3. Assembling the Code

# Assemble the code
as -o example.o example.s
  • Purpose: Converts the assembly code in example.s into machine code, stored in an object file named example.o.
  • Details:
    • as: The GNU assembler for ARM, which assembles the source file into an object file.
    • -o example.o: Specifies that the output object file should be named example.o.
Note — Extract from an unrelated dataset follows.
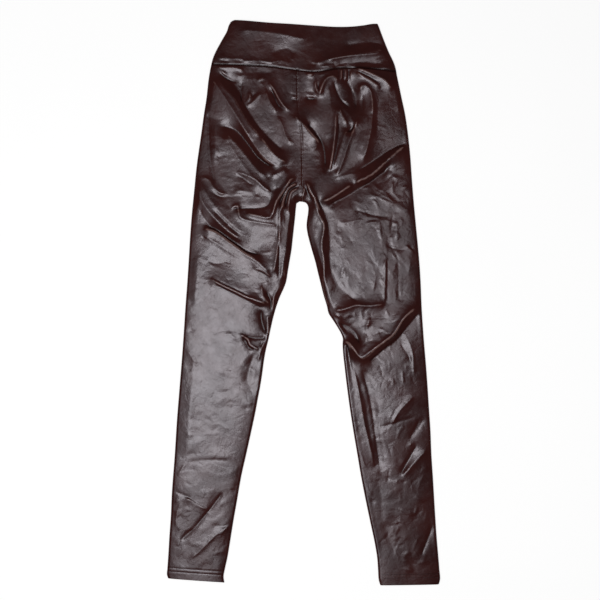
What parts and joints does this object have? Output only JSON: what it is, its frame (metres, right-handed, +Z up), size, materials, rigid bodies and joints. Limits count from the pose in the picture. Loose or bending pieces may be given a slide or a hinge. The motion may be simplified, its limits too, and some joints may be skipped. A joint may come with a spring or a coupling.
{
  "type": "leggings",
  "caption": "High-waisted full-length leggings in dark brown coated leather-look stretch cloth, laid flat with soft creases",
  "frame": {"origin": "middle of the footprint, on the surface that the leggings lie on", "axes": "+Y runs from the hems to the waist edge, +Z is up out of the surface through the face that shows, and +X is toward the wearer's left leg, which lies on the viewer's right"},
  "size_m": [0.4776, 0.988, 0.0107],
  "materials": {
    "front_panel_right_cloth": "satin",
    "front_panel_left_cloth": "satin",
    "back_panel_right_cloth": "satin",
    "back_panel_left_cloth": "satin",
    "waistband_front_cloth": "satin",
    "waistband_back_cloth": "satin"
  },
  "bodies": {
    "root": {"front_panel_right": "front_panel_right_cloth", "front_panel_left": "front_panel_left_cloth", "back_panel_right": "back_panel_right_cloth", "back_panel_left": "back_panel_left_cloth", "waistband_front": "waistband_front_cloth", "waistband_back": "waistband_back_cloth"}
  },
  "joints": []
}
4. Linking the Object File

# Link the object file
ld -o example example.o
  • Purpose: Links the object file example.o to create an executable file named example.
  • Details:
    • ld: The GNU linker for ARM, which links object files and resolves addresses to produce an executable.
    • -o example: Specifies that the output file should be named example.

5. Running the Executable

# Run the executable
./example
  • Purpose: Executes the ARM binary example.
  • Details:
    • ./example: Runs the example file from the current directory.

Summary

This Bash script automates the process of writing, assembling, linking, and executing ARM assembly code on a Raspberry Pi. It uses standard tools provided in the GNU toolchain (as and ld) to convert human-readable assembly code into a machine-executable format. The script is particularly useful for quickly testing ARM assembly programs directly on the Raspberry Pi, a platform widely used for embedded systems and educational purposes. By understanding each step, you can modify and extend the script to handle more complex assembly projects.